(begin)

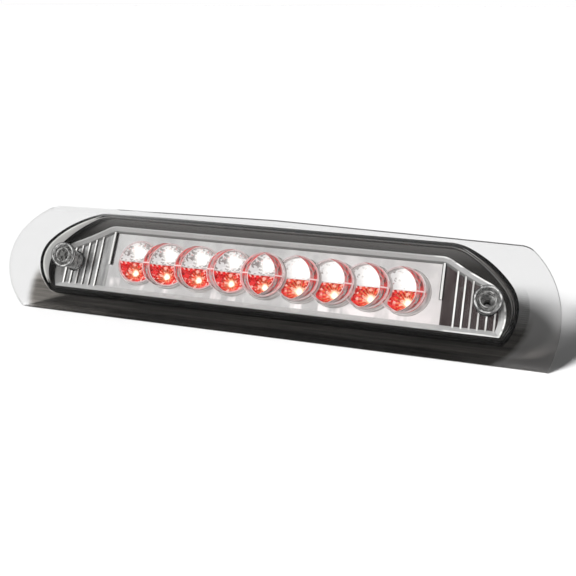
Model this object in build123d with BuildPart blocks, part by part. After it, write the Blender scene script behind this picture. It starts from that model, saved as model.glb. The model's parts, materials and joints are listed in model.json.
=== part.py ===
from build123d import *

import os

# High-mount third brake light with cargo lamps: clear wrap-over lens, chrome reflector, nine twin-LED cups.
# X runs along the lamp, +Z is up and the lamp shines towards -Y. The origin lies on the rear mounting face,
# midway between the two mounting screws. All lengths are in millimetres.

# ---- lens face: an arc in side view, carried straight along X -----------------------------------------
ARC_Y = 30.0
ARC_Z = 8.0
ARC_R = 62.0
LENS_T = 2.5
LENS_REAR_Y = -0.5
SEAL_T = 1.6
SEAL_W = 2.6
FIT = 0.3
HAIR = 0.05

# ---- depths along Y -----------------------------------------------------------------------------------
GASKET_T = 3.0
GASKET_INSET = 1.5
WALL = 2.5
RIB_END_Y = -20.0
TRIM_T = 1.5
BEZEL_Y = -15.0
TRIM_Y = -13.0
PANEL_Y = -10.0
PANEL_T = 2.0
LIP_T = 1.5
LIP_W = 5.5
BOARD_Y = 2.0
BOARD_T = 1.6
REAR_Y = 20.0
FRONT = 60.0

# ---- outlines in front view, right-hand half: side arc, ends of the tangent shoulder arcs, top ----------
FLANGE = ([(224.0, -44.5), (228.0, -8.0), (217.3, 26.0)], [(206.2, 42.2), (196.0, 47.0)], 51.5)
WINDOW = ([(190.5, -29.5), (199.0, -7.0), (192.0, 13.0)], [(160.0, 40.3), (146.0, 44.5)], 44.5)
BEZEL = ([(187.5, -25.0), (191.2, -8.0), (185.5, 9.5)], [(177.5, 16.2), (149.0, 31.0), (141.0, 33.9)], 34.0)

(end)

(SHORT EXERCISE): From the opening line of the data above through the line that contains "HAIR = 0.05", please print each line as it stands and only those lines.

(WORKED ANSWER):
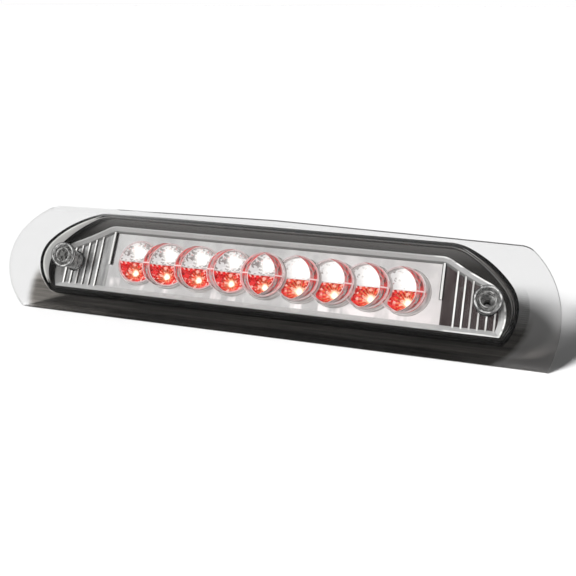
Model this object in build123d with BuildPart blocks, part by part. After it, write the Blender scene script behind this picture. It starts from that model, saved as model.glb. The model's parts, materials and joints are listed in model.json.
=== part.py ===
from build123d import *

import os

# High-mount third brake light with cargo lamps: clear wrap-over lens, chrome reflector, nine twin-LED cups.
# X runs along the lamp, +Z is up and the lamp shines towards -Y. The origin lies on the rear mounting face,
# midway between the two mounting screws. All lengths are in millimetres.

# ---- lens face: an arc in side view, carried straight along X -----------------------------------------
ARC_Y = 30.0
ARC_Z = 8.0
ARC_R = 62.0
LENS_T = 2.5
LENS_REAR_Y = -0.5
SEAL_T = 1.6
SEAL_W = 2.6
FIT = 0.3
HAIR = 0.05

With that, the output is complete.